Including 192 other rigs drilling for natural gas, there were a total of 787 working rigs in the country, down by eight week over week and down 1,131 year over year.

With 192 gas rigs, these were just over the lowest level in at least 28 years, according to Baker Hughes data going back to 1987.

The total number of oil and gas rigs in the US was less than half the 1,590 oil rigs in the prior year. Since hitting an all-time high of 1,609 in October last year, weekly rig count reductions have averaged about 20.

Despite drilling cutbacks, US oil production edged up to 9.4 million barrels per day (bpd) in July from 9.3 million bpd in June, according to the latest US Energy Information Administration's (EIA) 914 production report.

Traders normally look to the rig count as an indicator of whether production may rise or fall over the next several months.
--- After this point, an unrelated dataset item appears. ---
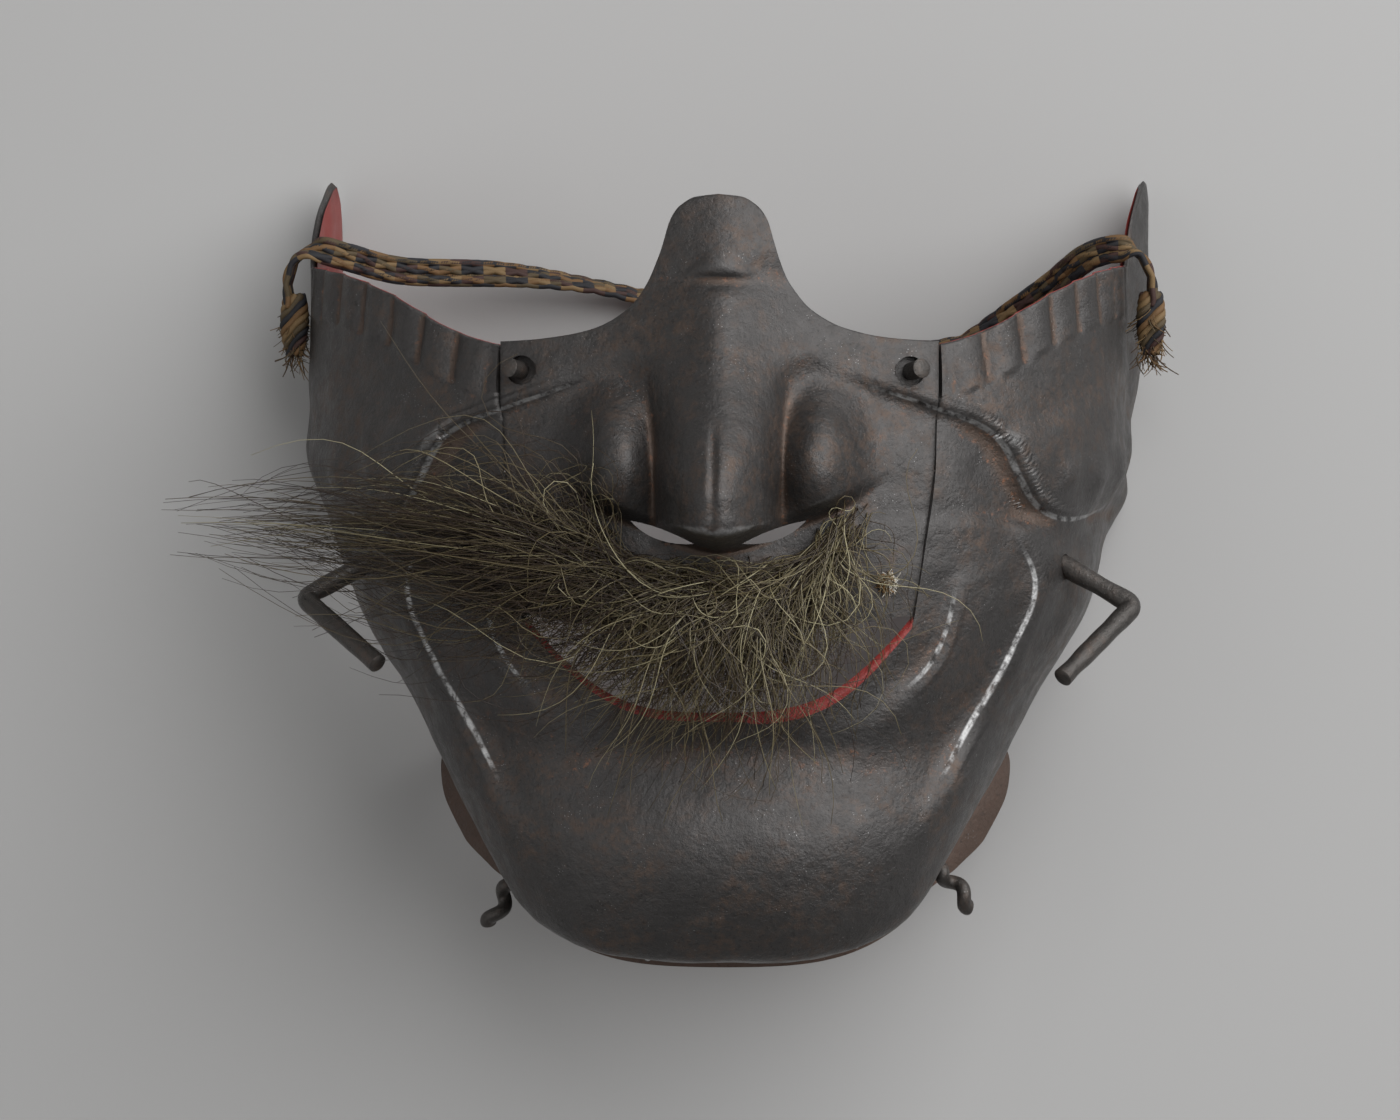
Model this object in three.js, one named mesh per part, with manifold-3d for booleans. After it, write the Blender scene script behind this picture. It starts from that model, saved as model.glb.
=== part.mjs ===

The reductions over the past several weeks have erased the 47 oil rigs energy firms added over the summer when several drillers followed through on plans to add rigs announced in May and June when US crude futures averaged $60 a barrel.

US oil futures this week averaged $47 a barrel, down from an average of $48 last week, in choppy trade driven up and down by mostly technical buying and selling.

In addition to the weekly report from the US Energy Information Administration, both OPEC and the International Energy Agency (IEA) issued their monthly reports last week. OPEC raised its demand growth  for 2015 and said its policy is working to maintain its market share.

The IEA expects demand growth to fall from around 1.8 million barrels a day in 2015 to 1.2 million barrels a day in 2016. The agency noted that OPEC production totaled 31.72 million barrels a day in September and that the call on OPEC supply will drop to 31.1 million barrels a day in 2016.